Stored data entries
+---+
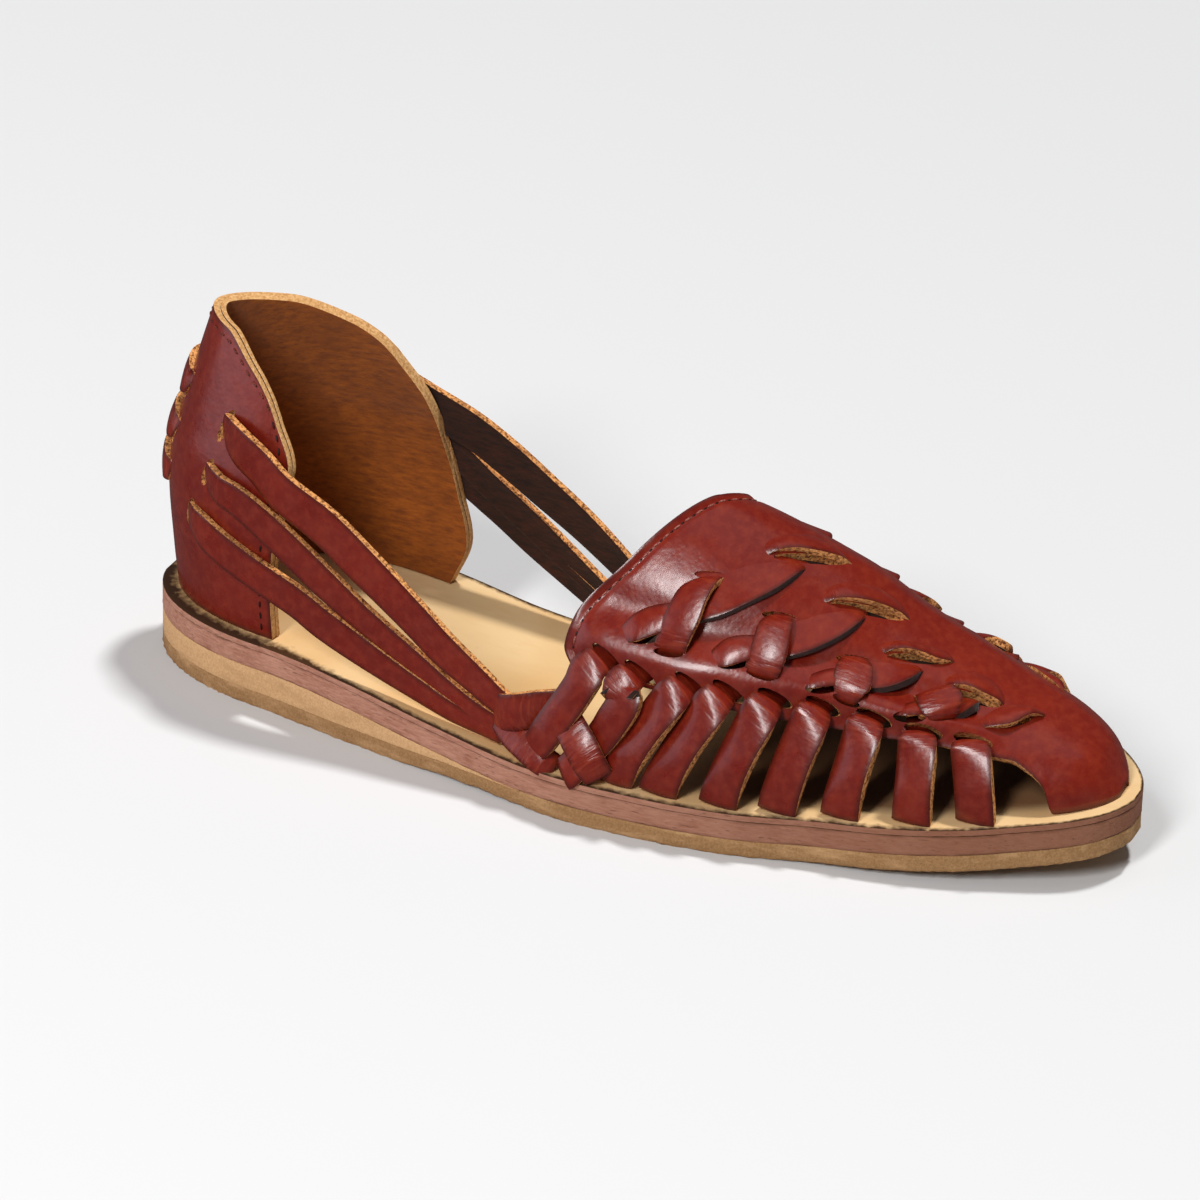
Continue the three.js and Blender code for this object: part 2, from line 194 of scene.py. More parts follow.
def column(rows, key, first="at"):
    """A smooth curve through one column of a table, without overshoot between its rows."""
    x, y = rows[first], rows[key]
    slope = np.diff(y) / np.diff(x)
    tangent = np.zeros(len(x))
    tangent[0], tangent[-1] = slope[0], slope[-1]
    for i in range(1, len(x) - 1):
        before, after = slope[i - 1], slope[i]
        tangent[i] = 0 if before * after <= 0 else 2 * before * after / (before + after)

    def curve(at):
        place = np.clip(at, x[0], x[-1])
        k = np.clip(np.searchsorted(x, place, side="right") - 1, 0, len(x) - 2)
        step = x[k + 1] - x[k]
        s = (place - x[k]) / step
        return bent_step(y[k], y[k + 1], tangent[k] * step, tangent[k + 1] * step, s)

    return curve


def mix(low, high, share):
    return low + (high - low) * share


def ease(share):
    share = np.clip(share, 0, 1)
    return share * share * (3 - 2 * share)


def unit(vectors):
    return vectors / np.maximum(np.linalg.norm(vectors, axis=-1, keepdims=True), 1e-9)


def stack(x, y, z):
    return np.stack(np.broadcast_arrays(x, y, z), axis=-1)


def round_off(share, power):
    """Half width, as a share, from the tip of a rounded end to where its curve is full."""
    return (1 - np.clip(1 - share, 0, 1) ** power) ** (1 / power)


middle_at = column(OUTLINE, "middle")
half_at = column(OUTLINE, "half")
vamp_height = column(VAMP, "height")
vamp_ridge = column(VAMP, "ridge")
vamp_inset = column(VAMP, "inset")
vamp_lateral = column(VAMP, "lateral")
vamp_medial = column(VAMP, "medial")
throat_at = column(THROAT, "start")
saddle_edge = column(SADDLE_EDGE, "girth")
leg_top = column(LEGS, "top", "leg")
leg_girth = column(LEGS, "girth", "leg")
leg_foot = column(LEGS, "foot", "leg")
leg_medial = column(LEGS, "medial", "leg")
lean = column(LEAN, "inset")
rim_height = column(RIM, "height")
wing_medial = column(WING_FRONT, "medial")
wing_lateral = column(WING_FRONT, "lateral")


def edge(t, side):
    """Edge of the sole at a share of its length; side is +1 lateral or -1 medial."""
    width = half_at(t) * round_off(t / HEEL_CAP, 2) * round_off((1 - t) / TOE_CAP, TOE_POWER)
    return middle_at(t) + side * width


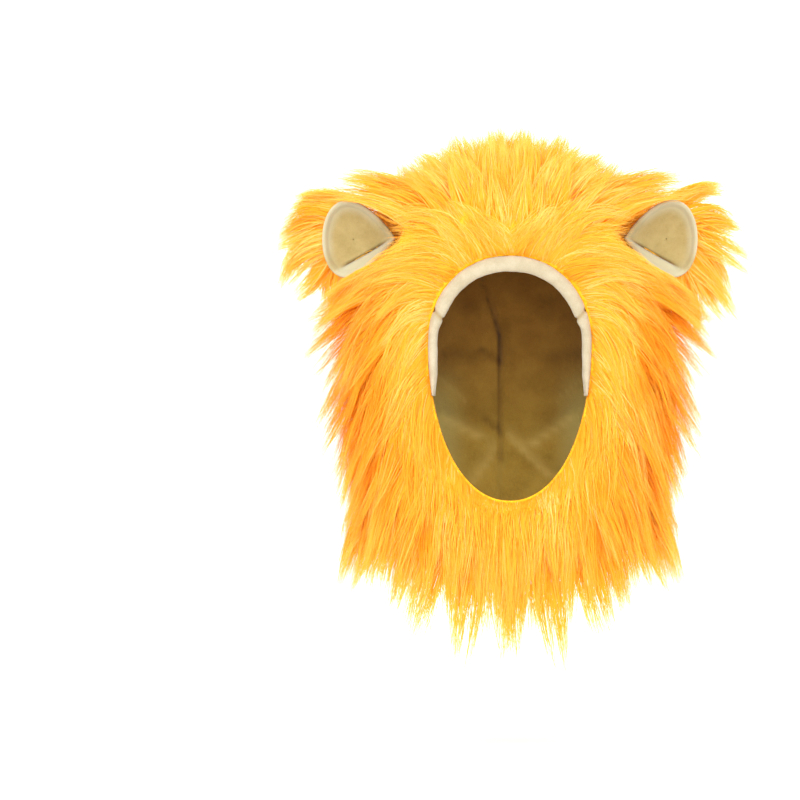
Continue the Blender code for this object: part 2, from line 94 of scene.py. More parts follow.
+---+
### Written request
Write out all of the records above exactly as they appear.

### Response below
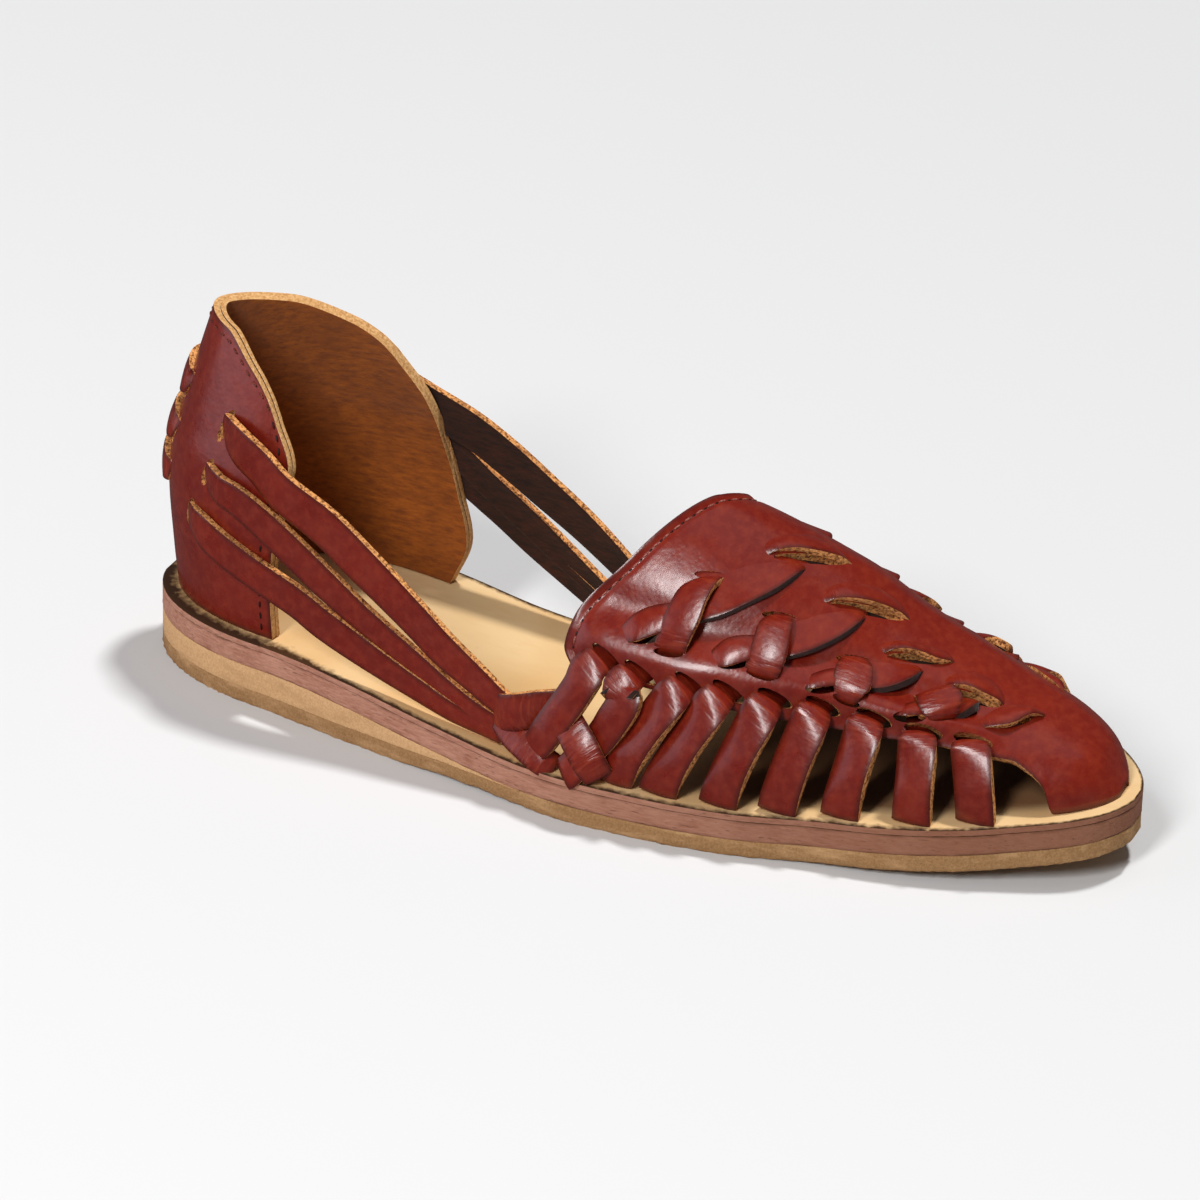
Continue the three.js and Blender code for this object: part 2, from line 194 of scene.py. More parts follow.
def column(rows, key, first="at"):
    """A smooth curve through one column of a table, without overshoot between its rows."""
    x, y = rows[first], rows[key]
    slope = np.diff(y) / np.diff(x)
    tangent = np.zeros(len(x))
    tangent[0], tangent[-1] = slope[0], slope[-1]
    for i in range(1, len(x) - 1):
        before, after = slope[i - 1], slope[i]
        tangent[i] = 0 if before * after <= 0 else 2 * before * after / (before + after)

    def curve(at):
        place = np.clip(at, x[0], x[-1])
        k = np.clip(np.searchsorted(x, place, side="right") - 1, 0, len(x) - 2)
        step = x[k + 1] - x[k]
        s = (place - x[k]) / step
        return bent_step(y[k], y[k + 1], tangent[k] * step, tangent[k + 1] * step, s)

    return curve


def mix(low, high, share):
    return low + (high - low) * share


def ease(share):
    share = np.clip(share, 0, 1)
    return share * share * (3 - 2 * share)


def unit(vectors):
    return vectors / np.maximum(np.linalg.norm(vectors, axis=-1, keepdims=True), 1e-9)


def stack(x, y, z):
    return np.stack(np.broadcast_arrays(x, y, z), axis=-1)


def round_off(share, power):
    """Half width, as a share, from the tip of a rounded end to where its curve is full."""
    return (1 - np.clip(1 - share, 0, 1) ** power) ** (1 / power)


middle_at = column(OUTLINE, "middle")
half_at = column(OUTLINE, "half")
vamp_height = column(VAMP, "height")
vamp_ridge = column(VAMP, "ridge")
vamp_inset = column(VAMP, "inset")
vamp_lateral = column(VAMP, "lateral")
vamp_medial = column(VAMP, "medial")
throat_at = column(THROAT, "start")
saddle_edge = column(SADDLE_EDGE, "girth")
leg_top = column(LEGS, "top", "leg")
leg_girth = column(LEGS, "girth", "leg")
leg_foot = column(LEGS, "foot", "leg")
leg_medial = column(LEGS, "medial", "leg")
lean = column(LEAN, "inset")
rim_height = column(RIM, "height")
wing_medial = column(WING_FRONT, "medial")
wing_lateral = column(WING_FRONT, "lateral")


def edge(t, side):
    """Edge of the sole at a share of its length; side is +1 lateral or -1 medial."""
    width = half_at(t) * round_off(t / HEEL_CAP, 2) * round_off((1 - t) / TOE_CAP, TOE_POWER)
    return middle_at(t) + side * width


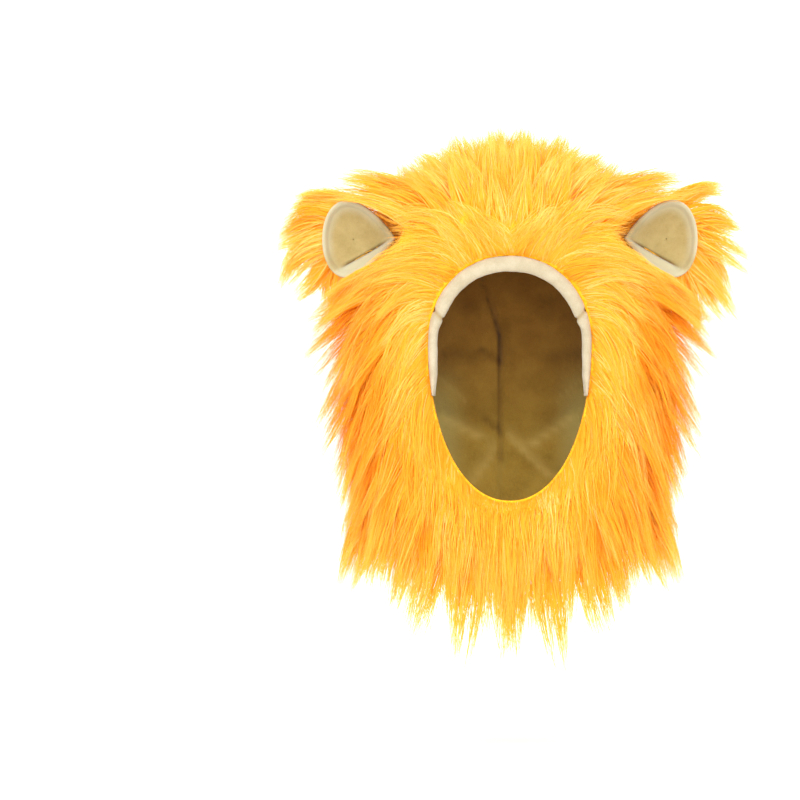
Continue the Blender code for this object: part 2, from line 94 of scene.py. More parts follow.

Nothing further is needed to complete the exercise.